Si l’on compare le récit des derniers jours de Jésus dans les quatre évangiles, on observe que seul   Saint Jean rapporte l’épisode du lavement des pieds. Par contre, il ne dit rien de la Cène qui figure dans les synoptiques. L’évangéliste donnerait-il plus d’importance à ce geste qu’à l’institution de l’Eucharistie ? D’autant qu’il place ce récit au début du « livre de l’heure », c’est-à-dire des chapitres qui rassemblent les derniers discours de Jésus, la Passion et la Résurrection ! (Jn 13-21). Il en fait un évènement essentiel, au fondement de la foi.

Le premier verset introduit l’ensemble du « livre de l’heure » ou « livre de la glorification » : « Avant la fête de la Pâque, Jésus, sachant que son heure était venue de passer de ce monde à son Père, ayant aimé les siens… les aima jusqu’à la fin » (ou « sans fin », selon les traductions). Jésus a connaissance de son heure et en a visiblement la pleine maîtrise. Cette heure est celle du passage «de ce monde à son Père » et celle de la manifestation du parfait amour, de l’amour absolu qui transcende le temps et l’espace.
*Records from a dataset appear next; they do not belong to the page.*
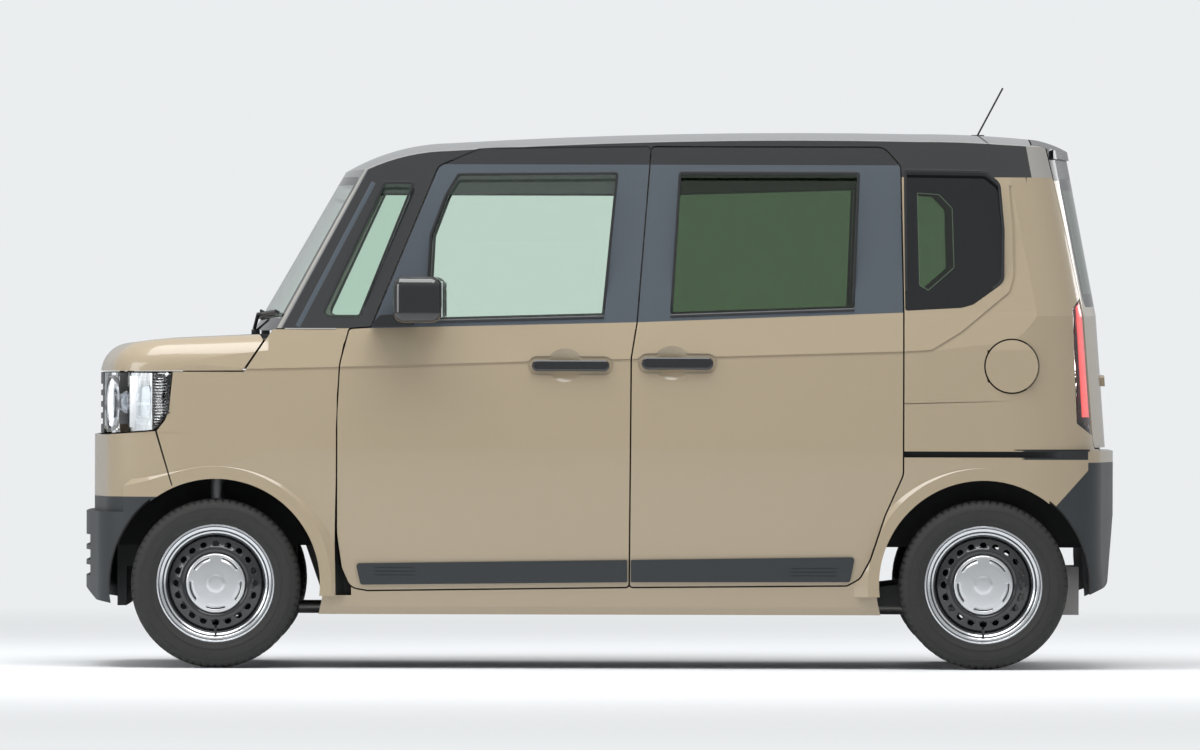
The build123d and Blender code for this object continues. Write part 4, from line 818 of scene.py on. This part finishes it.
DISC_OUTER_RADII = (0.146, 0.150, 0.158)
DISC_INNER_RADII = (0.020, 0.070, 0.090, 0.098, 0.104, 0.108, 0.112, 0.118)
CAP_BACKING = [(0.0, 0.0475), (0.092, 0.0455), (0.0965, 0.0400)]
VALVE_STEM = [(0.030, 0.1570), (0.044, 0.1575), (0.056, 0.1550), (0.066, 0.1510)]
VALVE_CROWN = [(0.0655, 0.1512), (0.0690, 0.1500)]
BRAKES = {
    "front": [(0.040, 0.004), (0.115, 0.004), (0.117, 0.002), (0.117, -0.006), (0.115, -0.008),
              (0.060, -0.008)],
    "rear": [(0.040, 0.010), (0.100, 0.010), (0.106, 0.004), (0.106, -0.030), (0.110, -0.034),
             (0.110, -0.040), (0.050, -0.040)],
}


def make_wheel(end, side, x, sign):
    """Tyre, rim, holed disc, cap, valve and brake of one wheel."""
    body = f"wheel_{end}_{side}"
    centre = (x, sign * TRACK_HALF, TYRE_R)

    def turned(profile, steps):
        return revolve(profile, centre, sign, steps)

    def dish(radii):
        return turned([(radius, dish_depth(radius)) for radius in radii], 120)

    def valve_part(points, radius):
        return tube([(x, sign * (TRACK_HALF + out), TYRE_R - drop) for out, drop in points], radius, 12)

    tyre = add_mesh(f"tread_{end}_{side}", *tyre_mesh(centre, sign), TYRE, body, slot="tyre")
    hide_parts(f"tyre_{end}_{side}")
    add_mesh(f"rim_lip_{end}_{side}", *joined(turned(RIM_FACE, 128), turned(RIM_LIP, 128)), SILVER, body)
    disc_parts = joined(turned(WELL, 128), turned(BARREL, 96), dish(DISC_OUTER_RADII),
                        holed_ring(centre, sign), dish(DISC_INNER_RADII))
    disc = add_mesh(f"wheel_disc_{end}_{side}", *disc_parts, DISH_BLACK, body)
    solid(disc, 0.0028)
    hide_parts(f"rim_{end}_{side}")
    cap = add_mesh(f"wheel_cap_{end}_{side}", *cap_mesh(centre, sign), CAP_METAL, body)
    solid(cap, 0.0016)
    add_mesh(f"cap_backing_{end}_{side}", *turned(CAP_BACKING, 60), SEAL, body)
    valve = joined(valve_part(VALVE_STEM, 0.0042), valve_part(VALVE_CROWN, 0.0052))
    add_mesh(f"valve_{end}_{side}", *valve, SEAL, body)
    add_mesh(f"brake_{end}_{side}", *turned(BRAKES[end], 64), STEEL, body)


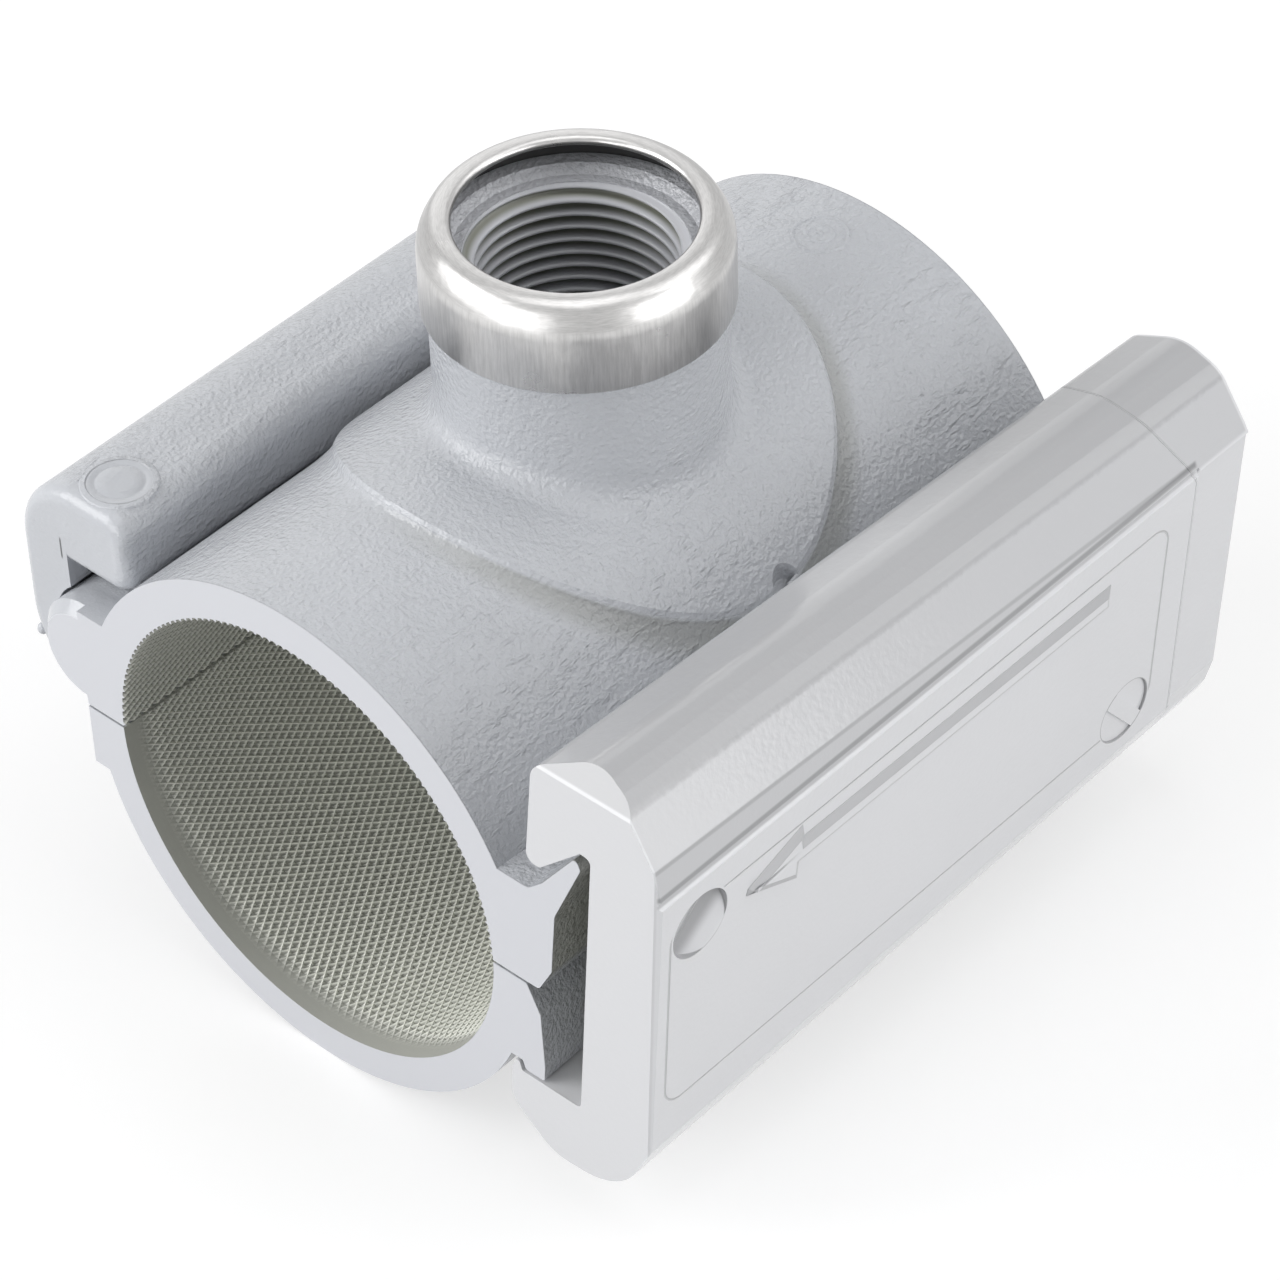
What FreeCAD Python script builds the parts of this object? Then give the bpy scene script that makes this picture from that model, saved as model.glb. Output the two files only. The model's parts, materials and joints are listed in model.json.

« Au cours d’un repas ». Jean ne fait pas allusion au repas pascal, au dernier repas de Jésus avec ses disciples. Jésus sera mis à mort en même temps que les agneaux dans le Temple. Jésus crucifié est l’image de l’agneau immolé.

L’essentiel porte sur le geste qui va suivre et l’intervention du diable qui s’est emparé du cœur de Judas. Ainsi la trahison de Judas, son asservissement au diable et le lavement des pieds ont la Croix pour horizon. Judas, instrument du diable est en contrepoint à l’amour de Jésus. La Passion est le lieu de l’affrontement violent entre Dieu et le diable. La trahison de Judas veut éloigner l’homme de Dieu. Jésus a la pleine maîtrise des évènements, il connaît le cœur de l’homme et ordonne à Judas au verset 27 : « ce que tu fais, fais-le vite ».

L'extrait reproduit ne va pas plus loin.